Battle against student vaping, a priority pre-coronavirus, changes during pandemic

In some ways, the coronavirus pandemic is serving as a smoke screen distraction to the ongoing problem of student vaping.

Some Butler County schools took significant steps toward decreasing the practice in the past few years, but officials say the stresses caused by the coronavirus pandemic and the changes to in-person learning have brought new challenges to an ongoing problem that remains serious.

The latest federal study released in the fall by the Food and Drug Administration and Centers for Disease Control and prevention shows teen vaping has abated somewhat in the last year but remains sizable during the pandemic. Almost 40 percent of high school students who vape are using an e-cigarette on 20 or more days per month, according to the study.

Unlike cigarettes, the largely odorless, extremely portable vaping devices – also referred to as e-cigarettes – are used by a some teens while on school grounds and prompted significant responses by some schools locally.

In April 2019, Hamilton Schools launched the region’s first “shock and awe” vaping detection campaign.

Hamilton’s unprecedented crackdown on student vaping, mimicked in varying degrees by other area school districts, saw the deployment of hand-held metal detectors to find the metallic vaping devices hidden on students and mandatory drug tests for those caught with the smallish devices.

But then in early 2020, the pandemic arrived.

Some area school officials told the Journal-News teenage vaping continues, and coronavirus restrictions have made it more difficult to detect.

“We have fewer kids in the schools so you would think that’s fewer kids to vape. But that’s fewer kids to tell on other kids who are vaping,” said Matt Crapo, director of Fairfield student services.

And, said Crapo, “if you only have half the kids in a high school, you have a lot more spots to go vape.”

Serious problem with serious punishments

Vaping devices can allow users to inhale nicotine or a Cannabidiol oil compound derived from cannabis. Unlike tetrahydrocannabinol in marijuana, CBD does not produce a high but can heighten a user’s calm.

“Our teachers and staff are on high alert for e-cigarette products. The considerable increase of electronic cigarettes and other vaping products among both youth and young adults in recent years, and the research around their harmful effects, is concerning,” said Betsy Fuller, spokeswoman for the 16,800-student Lakota district.

Teenagers are often stressed by relatively normal life. And when you add in a global pandemic, which may directly threaten teens’ health, then seeking stress relief through vaping nicotine or a CBD oil is not surprising, said some Fairfield High School students.

“I feel like many people around me have gotten introduced to vaping as a way of ‘escaping’ their internal pains,” sophomore Daphne Antwi, recently told officials from the Fairfield Prevention Coalition, which surveys students on vaping and other drug use.

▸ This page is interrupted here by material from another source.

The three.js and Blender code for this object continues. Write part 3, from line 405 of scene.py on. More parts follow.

“While it is a negative thing, many adolescents find it positive to vape whenever they choose. I feel that these reasons are because of lack of social activity and being trapped inside by this global pandemic.”

Classmate Jessie Schuster, told coalition officials that “I think that because of quarantine and just the craziness of this past year (students) are definitely turning to something they think will help them relieve stress.”

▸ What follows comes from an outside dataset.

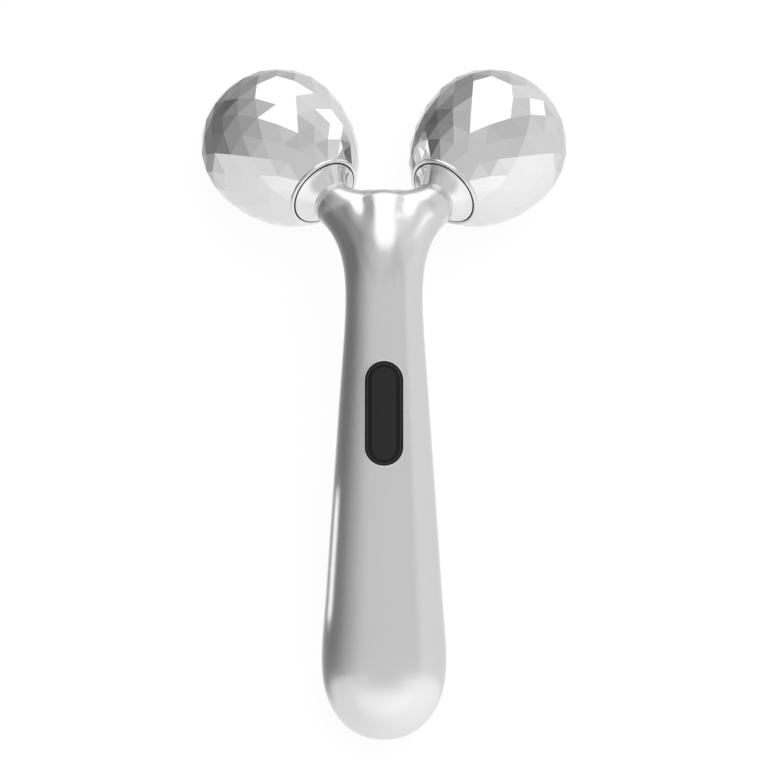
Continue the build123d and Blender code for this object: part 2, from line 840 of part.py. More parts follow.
def main():
    os.makedirs("parts", exist_ok=True)
    place = rest_location()
    for name, shape in assembly().items():
        pieces = shape if isinstance(shape, list) else [shape]
        solids = [solid for piece in pieces for solid in (place * piece).solids()]
        export_step(solids[0] if len(solids) == 1 else Compound(children=solids), f"parts/{name}.step")


if __name__ == "__main__":
    main()
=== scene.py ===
import json
from math import atan2, cos, radians, sin

import bpy
from mathutils import Matrix, Vector
from mathutils.kdtree import KDTree


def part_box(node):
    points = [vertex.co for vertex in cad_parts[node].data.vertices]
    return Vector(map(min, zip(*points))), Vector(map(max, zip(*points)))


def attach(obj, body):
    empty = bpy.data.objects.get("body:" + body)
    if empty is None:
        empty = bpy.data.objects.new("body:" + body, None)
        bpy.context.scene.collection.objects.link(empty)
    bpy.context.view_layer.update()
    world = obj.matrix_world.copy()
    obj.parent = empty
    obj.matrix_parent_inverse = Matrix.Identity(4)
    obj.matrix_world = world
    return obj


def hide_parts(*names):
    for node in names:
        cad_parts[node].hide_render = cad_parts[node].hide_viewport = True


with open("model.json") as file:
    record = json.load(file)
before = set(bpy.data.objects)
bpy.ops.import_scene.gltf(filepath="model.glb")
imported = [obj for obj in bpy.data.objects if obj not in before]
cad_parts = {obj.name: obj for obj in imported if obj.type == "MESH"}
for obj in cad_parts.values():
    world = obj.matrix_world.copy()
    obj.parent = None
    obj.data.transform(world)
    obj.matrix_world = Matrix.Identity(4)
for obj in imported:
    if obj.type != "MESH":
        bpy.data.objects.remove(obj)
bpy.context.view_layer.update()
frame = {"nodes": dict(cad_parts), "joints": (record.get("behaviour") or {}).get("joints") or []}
nodes = frame["nodes"]
bpy.ops.object.select_all(action="DESELECT")

# A facial toning roller, in metres.  The grip's own frame has X across, Y along the grip from the
# butt towards the balls and Z out of the face with the window.  The roller lies on a table, so
# that frame is pitched up from the floor.

SIDES = ("left", "right")


def both(name):
    return [f"{name}_{side}" for side in SIDES]


# ---- sizes of the roller ----
APEX_STATION = 0.113         # where the two ball axes meet, from the end of the butt
HEAD_LEAN = radians(45)      # of the plane of the ball axes from the grip
SEAM_STATION = 0.0255        # from the apex to a ball's mouth
BELLY_HEIGHT = 0.0212        # from a ball's mouth to its widest place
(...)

But Schuster added he thinks fewer classmates are vaping in Fairfield High School.

“I definitely have noticed a decrease in vape use at the high school this school year, which is comforting,” he said.

Crapo said regardless of the on-going pandemic, Fairfield will continuing working against vaping, and new detection technology may help.

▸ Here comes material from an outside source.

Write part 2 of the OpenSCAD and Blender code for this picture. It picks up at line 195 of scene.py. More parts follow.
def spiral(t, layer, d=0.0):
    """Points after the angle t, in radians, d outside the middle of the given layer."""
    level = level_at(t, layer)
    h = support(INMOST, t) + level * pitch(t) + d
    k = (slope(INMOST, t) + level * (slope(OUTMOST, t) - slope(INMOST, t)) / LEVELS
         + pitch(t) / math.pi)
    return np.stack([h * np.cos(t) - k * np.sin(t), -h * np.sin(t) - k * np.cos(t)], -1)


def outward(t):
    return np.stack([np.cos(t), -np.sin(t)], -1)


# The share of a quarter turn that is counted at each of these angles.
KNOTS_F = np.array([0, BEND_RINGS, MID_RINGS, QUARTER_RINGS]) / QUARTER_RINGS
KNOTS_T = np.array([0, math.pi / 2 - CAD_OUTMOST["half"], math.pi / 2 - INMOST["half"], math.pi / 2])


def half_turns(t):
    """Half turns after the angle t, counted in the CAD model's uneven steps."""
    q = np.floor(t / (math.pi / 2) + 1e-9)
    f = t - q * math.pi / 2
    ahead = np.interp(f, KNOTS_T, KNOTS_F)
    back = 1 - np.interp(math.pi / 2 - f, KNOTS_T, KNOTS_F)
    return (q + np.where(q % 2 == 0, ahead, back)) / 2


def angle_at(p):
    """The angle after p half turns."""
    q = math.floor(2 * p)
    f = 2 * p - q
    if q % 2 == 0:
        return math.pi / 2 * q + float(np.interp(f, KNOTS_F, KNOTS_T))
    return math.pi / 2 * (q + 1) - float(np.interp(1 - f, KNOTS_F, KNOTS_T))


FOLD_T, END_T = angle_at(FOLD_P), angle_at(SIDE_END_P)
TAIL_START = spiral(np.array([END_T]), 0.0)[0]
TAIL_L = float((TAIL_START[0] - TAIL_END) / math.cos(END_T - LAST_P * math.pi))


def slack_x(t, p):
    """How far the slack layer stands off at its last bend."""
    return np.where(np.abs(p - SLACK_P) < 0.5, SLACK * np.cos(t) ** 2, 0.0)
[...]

Vape detectors, similar to smoke detectors, have been created and are now an option for Fairfield Schools to electronically detect the often invisible vapors remotely and react immediate by converging on teens violating the school’s laws.

“The only time you can catch kids vaping is when you catch them in the act,” he said.


Vaping among teens

The Fairfield Prevention Coalition’s most recent student drug use survey of Fairfield students in grades 7-12 shows:

* In 2020, 22 percent of 10-12th grade students reported past 30-day use of using e-vapor products, up from 15 percent in 2018.

* Generally speaking, more female students than male use e-vapor products.

* The “perception of harm” among students about vaping increased from 45 percent in 2018 to 75 percent in 2020.